Entries with model source code:
* Start *

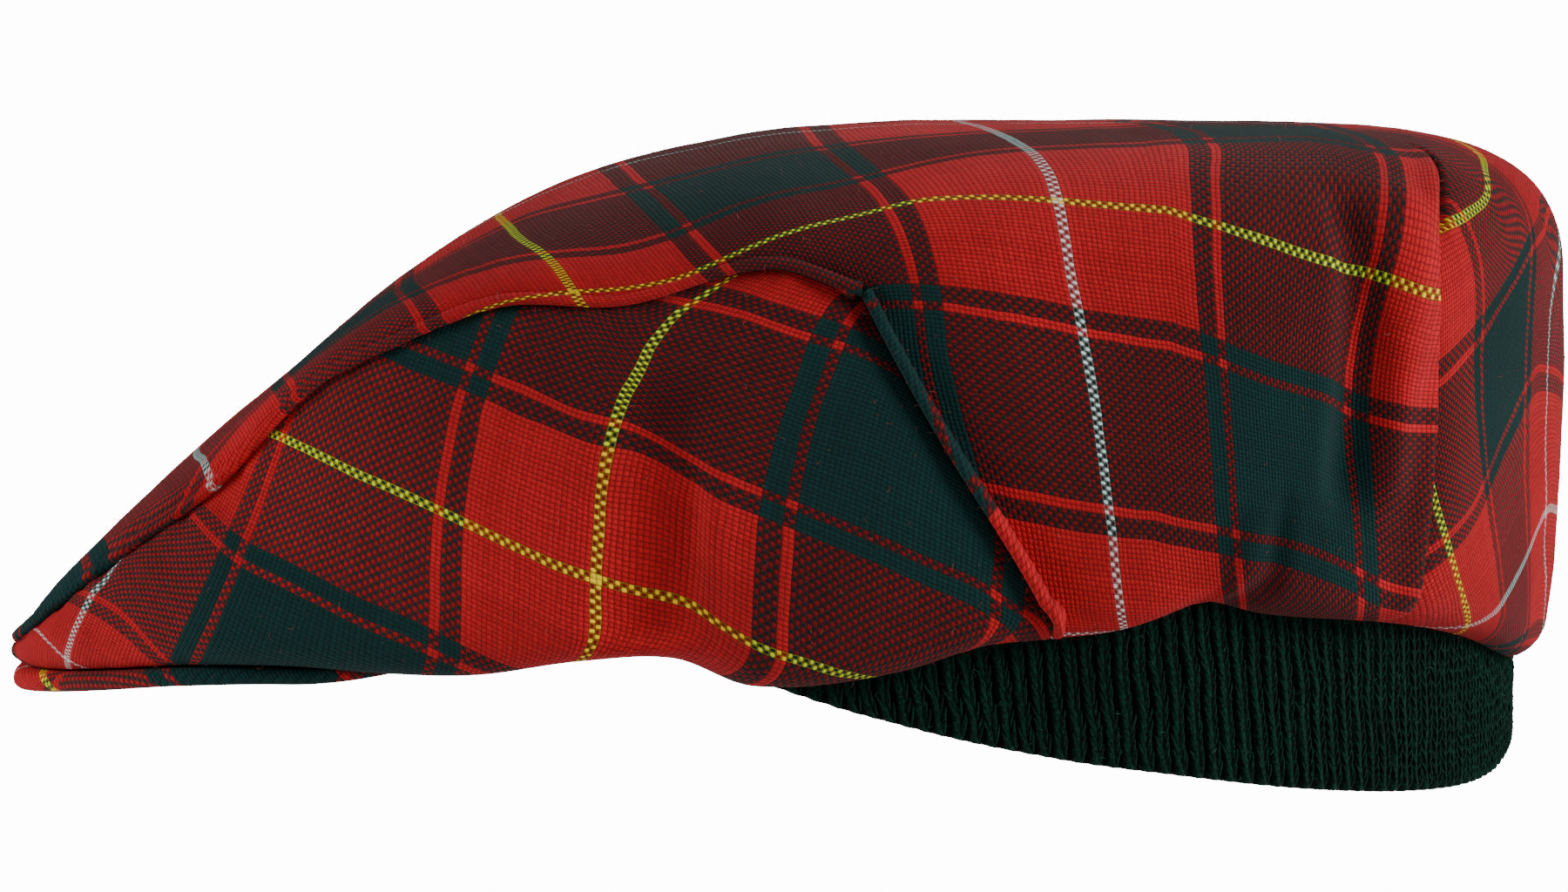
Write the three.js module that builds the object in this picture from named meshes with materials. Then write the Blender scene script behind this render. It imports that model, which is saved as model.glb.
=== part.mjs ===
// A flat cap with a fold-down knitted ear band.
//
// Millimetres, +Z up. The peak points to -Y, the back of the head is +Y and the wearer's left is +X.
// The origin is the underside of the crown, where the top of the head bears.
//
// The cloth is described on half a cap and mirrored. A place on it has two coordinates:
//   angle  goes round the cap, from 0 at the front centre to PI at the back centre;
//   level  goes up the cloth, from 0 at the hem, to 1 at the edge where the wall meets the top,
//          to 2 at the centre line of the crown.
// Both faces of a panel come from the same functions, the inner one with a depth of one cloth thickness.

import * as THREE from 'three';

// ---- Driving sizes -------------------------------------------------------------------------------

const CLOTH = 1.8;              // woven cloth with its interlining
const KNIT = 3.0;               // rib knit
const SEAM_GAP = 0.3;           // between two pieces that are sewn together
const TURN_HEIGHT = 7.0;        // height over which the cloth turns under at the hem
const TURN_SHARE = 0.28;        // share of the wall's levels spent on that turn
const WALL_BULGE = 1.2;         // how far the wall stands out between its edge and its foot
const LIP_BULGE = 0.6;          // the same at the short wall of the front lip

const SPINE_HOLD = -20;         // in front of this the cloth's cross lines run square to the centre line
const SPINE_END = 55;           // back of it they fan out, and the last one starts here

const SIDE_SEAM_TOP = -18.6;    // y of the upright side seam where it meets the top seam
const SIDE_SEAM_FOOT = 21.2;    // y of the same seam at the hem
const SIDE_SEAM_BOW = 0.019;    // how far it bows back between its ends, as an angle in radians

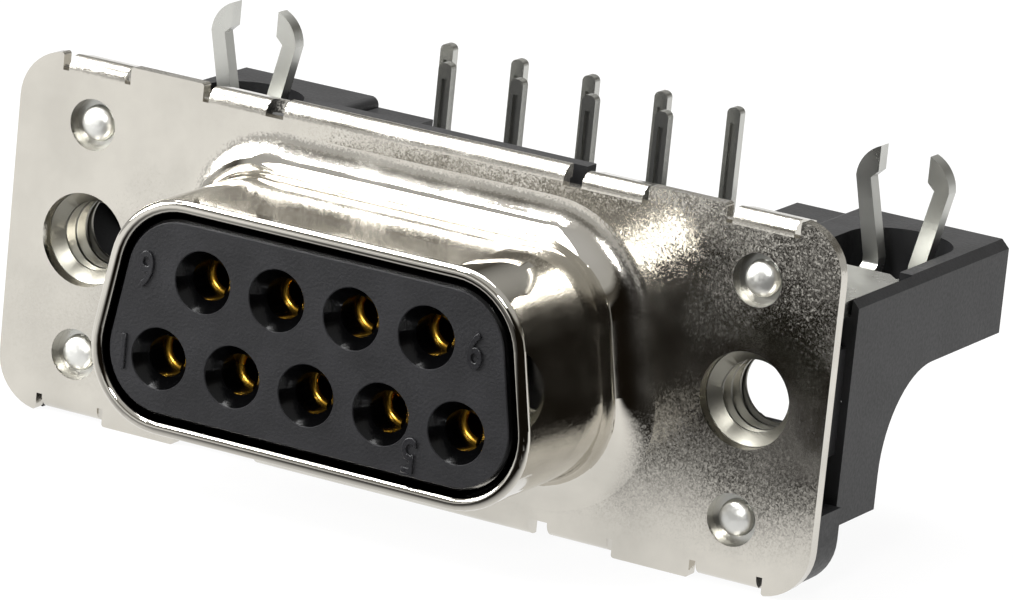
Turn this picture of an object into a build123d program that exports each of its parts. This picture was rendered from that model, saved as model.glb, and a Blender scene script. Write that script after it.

* End *

**What is being asked:**
The lines to collect are those holding the string "saved"; copy them all.

**Response:**
Write the three.js module that builds the object in this picture from named meshes with materials. Then write the Blender scene script behind this render. It imports that model, which is saved as model.glb.
Turn this picture of an object into a build123d program that exports each of its parts. This picture was rendered from that model, saved as model.glb, and a Blender scene script. Write that script after it.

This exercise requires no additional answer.